The strategy is part of a broader overhaul of the federal student loan program, a project dubbed the Next Generation Financial Services Environment, or NextGen. While the Federal Student Aid office implements its new approach, the 13 private debt-collection companies already under contract will absorb new accounts until the transition is completed. The department has yet to set a completion date.

“Federal Student Aid’s need for private collection agency services as a function separate from the work provided by the enhanced servicer(s) will diminish rapidly in the coming months and ultimately become nonexistent,” the attorneys said in the court filing.

The private collection agencies involved in the case could not immediately be reached for comment.

The Education Department’s use of collection agencies has long been a point of contention among liberal lawmakers and advocacy groups. Critics say the private firms pursue collection at all costs, with no consideration for providing borrowers with sustainable solutions to managing their debt.

“Private collection agencies are expensive, not well incented to help borrowers, and complicate the process by taking defaulted students out of one system and putting them into another,” said Clare McCann, a former policy adviser at the Education Department during the Obama administration who is a senior policy analyst at New America, a think tank.

ACA International, the trade group representing debt collectors, contends that its members work to ensure that their employees comply with the rules set by lawmakers and enforced by government agencies.

“The accounts receivable management industry is critically important to the overall success of the U.S. economy, and to consumers’ ability to access credit,” Mark Neeb, chief executive of ACA International, said in an email.

The court filing is the latest turn in a battle rooted in the federal government’s attempt to whittle down the number of contractors managing overdue education debt. Companies that lost out on a 2016 debt-collection contract protested the decision to the Government Accountability Office, which faulted the Education Department with mismanaging some of the bids. A few firms filed complaints with the federal claims court, leading authorities to put a hold on assigning new accounts to firms.

A federal judge in December directed the Education Department to complete its selection of loan collectors for the new contract. The agency sought to further shave the number of contractors and decided on just two: Windham Professionals and Performant Financial, a company in which Education Secretary Betsy DeVos invested before becoming secretary.

Education Dept. awards debt-collection contract to company with ties to DeVos

The winners beat out nearly 40 other bidders for contracts valued at up to $400 million for each company. Several losing firms took legal action, with some questioning the selection of Performant, because of its lackluster track record with the Education Department.

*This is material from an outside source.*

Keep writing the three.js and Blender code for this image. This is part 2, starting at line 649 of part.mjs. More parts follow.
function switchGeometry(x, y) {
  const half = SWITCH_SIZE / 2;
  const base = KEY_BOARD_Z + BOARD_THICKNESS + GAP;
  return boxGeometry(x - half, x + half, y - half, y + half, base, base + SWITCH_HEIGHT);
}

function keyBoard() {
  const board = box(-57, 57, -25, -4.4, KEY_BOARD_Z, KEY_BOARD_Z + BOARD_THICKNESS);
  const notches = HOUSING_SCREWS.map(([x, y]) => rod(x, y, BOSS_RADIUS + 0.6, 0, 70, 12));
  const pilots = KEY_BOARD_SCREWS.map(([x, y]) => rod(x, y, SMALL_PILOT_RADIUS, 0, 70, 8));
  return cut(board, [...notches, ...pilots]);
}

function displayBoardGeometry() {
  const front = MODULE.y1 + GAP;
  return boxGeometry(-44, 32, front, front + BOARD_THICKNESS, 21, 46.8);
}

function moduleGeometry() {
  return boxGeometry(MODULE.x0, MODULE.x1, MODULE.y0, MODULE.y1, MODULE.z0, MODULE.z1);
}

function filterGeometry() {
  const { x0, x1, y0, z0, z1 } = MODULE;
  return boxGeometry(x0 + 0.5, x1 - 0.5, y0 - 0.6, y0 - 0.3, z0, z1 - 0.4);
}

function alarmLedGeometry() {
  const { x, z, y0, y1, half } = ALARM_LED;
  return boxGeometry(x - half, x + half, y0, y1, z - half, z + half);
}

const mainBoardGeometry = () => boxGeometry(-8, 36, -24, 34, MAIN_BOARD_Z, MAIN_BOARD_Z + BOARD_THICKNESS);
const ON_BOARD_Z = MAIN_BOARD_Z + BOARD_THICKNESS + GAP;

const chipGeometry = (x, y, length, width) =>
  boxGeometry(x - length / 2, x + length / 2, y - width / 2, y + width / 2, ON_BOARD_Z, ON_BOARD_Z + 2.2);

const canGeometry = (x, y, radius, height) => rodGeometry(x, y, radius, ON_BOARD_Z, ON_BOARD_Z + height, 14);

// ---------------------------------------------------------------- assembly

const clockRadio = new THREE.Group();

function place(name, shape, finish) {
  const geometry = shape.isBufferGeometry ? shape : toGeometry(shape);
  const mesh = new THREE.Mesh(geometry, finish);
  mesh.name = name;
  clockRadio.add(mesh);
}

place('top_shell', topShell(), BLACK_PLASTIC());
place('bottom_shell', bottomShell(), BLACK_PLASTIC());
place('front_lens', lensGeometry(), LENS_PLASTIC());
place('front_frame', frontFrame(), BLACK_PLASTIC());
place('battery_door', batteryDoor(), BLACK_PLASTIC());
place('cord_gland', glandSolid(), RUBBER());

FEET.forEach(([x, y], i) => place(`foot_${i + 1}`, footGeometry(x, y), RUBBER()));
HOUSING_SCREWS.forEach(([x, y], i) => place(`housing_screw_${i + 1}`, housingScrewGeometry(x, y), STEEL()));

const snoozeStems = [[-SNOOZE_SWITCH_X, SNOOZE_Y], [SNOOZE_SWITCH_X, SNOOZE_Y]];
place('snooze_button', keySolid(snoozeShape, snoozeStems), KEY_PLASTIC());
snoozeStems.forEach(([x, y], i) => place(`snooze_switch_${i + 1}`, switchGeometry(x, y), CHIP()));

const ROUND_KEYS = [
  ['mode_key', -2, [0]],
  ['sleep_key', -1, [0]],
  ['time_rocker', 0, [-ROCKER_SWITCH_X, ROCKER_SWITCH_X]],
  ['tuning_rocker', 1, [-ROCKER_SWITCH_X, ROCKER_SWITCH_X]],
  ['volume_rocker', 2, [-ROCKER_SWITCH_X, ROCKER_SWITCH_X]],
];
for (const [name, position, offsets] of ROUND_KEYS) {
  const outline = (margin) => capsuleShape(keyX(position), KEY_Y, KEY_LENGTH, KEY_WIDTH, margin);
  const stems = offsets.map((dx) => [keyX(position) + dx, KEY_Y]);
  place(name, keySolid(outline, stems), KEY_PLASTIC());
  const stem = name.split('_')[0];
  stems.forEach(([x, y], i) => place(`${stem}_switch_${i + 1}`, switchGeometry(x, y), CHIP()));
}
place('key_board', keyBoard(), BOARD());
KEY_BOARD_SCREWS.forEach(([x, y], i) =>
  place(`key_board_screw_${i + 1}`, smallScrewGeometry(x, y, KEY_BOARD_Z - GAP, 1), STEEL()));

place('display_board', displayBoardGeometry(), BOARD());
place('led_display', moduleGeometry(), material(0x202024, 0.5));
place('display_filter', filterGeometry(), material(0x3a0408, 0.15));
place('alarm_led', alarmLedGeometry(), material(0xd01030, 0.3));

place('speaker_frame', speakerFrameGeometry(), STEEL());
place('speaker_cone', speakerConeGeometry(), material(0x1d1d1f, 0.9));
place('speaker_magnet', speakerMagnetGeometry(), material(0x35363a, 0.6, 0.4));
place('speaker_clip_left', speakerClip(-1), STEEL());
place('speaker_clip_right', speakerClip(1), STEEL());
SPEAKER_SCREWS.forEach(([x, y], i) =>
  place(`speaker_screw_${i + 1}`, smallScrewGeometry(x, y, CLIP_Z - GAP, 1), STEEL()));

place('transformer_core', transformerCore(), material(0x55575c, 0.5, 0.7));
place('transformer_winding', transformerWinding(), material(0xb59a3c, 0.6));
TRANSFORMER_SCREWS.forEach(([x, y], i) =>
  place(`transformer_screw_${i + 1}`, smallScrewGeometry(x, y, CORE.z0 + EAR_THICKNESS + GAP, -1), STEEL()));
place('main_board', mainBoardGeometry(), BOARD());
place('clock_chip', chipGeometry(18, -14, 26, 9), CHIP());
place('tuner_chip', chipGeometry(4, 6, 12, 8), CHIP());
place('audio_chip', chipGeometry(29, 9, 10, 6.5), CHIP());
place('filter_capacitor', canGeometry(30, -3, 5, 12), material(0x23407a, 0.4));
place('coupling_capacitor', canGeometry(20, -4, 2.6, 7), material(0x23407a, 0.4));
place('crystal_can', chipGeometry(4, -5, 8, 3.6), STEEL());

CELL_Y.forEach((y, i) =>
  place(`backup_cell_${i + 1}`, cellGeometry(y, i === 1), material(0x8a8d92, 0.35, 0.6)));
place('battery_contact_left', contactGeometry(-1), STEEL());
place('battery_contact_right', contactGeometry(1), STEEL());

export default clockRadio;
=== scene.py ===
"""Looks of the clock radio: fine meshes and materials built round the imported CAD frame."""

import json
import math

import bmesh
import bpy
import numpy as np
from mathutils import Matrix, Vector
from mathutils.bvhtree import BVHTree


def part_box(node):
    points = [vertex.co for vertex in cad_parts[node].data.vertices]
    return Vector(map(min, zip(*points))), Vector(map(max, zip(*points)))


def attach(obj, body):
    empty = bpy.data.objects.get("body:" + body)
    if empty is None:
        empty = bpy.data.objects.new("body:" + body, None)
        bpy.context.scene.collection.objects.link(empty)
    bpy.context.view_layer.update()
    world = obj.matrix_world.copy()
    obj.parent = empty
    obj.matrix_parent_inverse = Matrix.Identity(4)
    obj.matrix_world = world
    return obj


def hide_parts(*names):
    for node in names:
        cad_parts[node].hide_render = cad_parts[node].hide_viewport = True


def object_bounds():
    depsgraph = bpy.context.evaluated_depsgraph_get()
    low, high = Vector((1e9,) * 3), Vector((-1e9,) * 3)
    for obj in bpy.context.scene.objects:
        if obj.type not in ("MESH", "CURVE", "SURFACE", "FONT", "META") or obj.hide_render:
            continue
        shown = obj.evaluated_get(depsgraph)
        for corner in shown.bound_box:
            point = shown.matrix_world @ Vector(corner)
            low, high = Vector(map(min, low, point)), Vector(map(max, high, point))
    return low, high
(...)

Companies also raised questions about Performant’s relationship with DeVos, requesting documents related to the appearance of a conflict of interest between her and the company. An Education Department spokesman has said DeVos divested from the firm within 90 days of taking office and had no involvement in the contract decision.

Democrats raise concern about possible links between DeVos and student-debt collection agency

Earlier this month, attorneys for the Education Department notified the courts of the agency’s plan to rescind the contracts it awarded to Windham and Performant, because of its new strategy for handling tardy loan payments.

In the latest filing, attorneys reiterated that the current contract solicitation “will not meet the needs and requirements of [Federal Student Aid] for the work to be performed by the enhanced servicer. The new approach will place a greater emphasis on customer service and early outreach to address delinquencies with the full range of early options for borrowers.”

A dozen congressional Democrats sent a letter in January urging DeVos to reconsider the use of the collection firms, because of the excessive cost to taxpayers and concerns about their effectiveness. Collection costs, the lawmakers argued, consume roughly 20 cents of every dollar borrowers pay, regardless of whether the amount comes close to the actual cost borne by the debt collector.

Last year, the federal government spent about $700 million on debt collection for fewer than 7 million borrowers in default — nearly the same amount it spent on loan servicing for more than 33 million people paying down their debt, according to an analysis by the Center for American Progress, a think tank. The Consumer Financial Protection Bureau estimates that, in some cases, the Education Department pays private collection agencies nearly $40 in compensation for every $1 in cash recovered from some borrowers whose loans are placed back into repayment through a rehabilitation program.

“The Education Department’s contracts with private student loan debt collectors are a nightmare for student borrowers and a waste of hundreds of millions in taxpayer dollars,” Sen. Elizabeth Warren (D-Mass.), one of those who sent the letter to the department, said Friday in a statement. “Many of these companies have a disturbing history of lying to student borrowers and breaking the law. It’s time for this gravy train to start coming to an end.”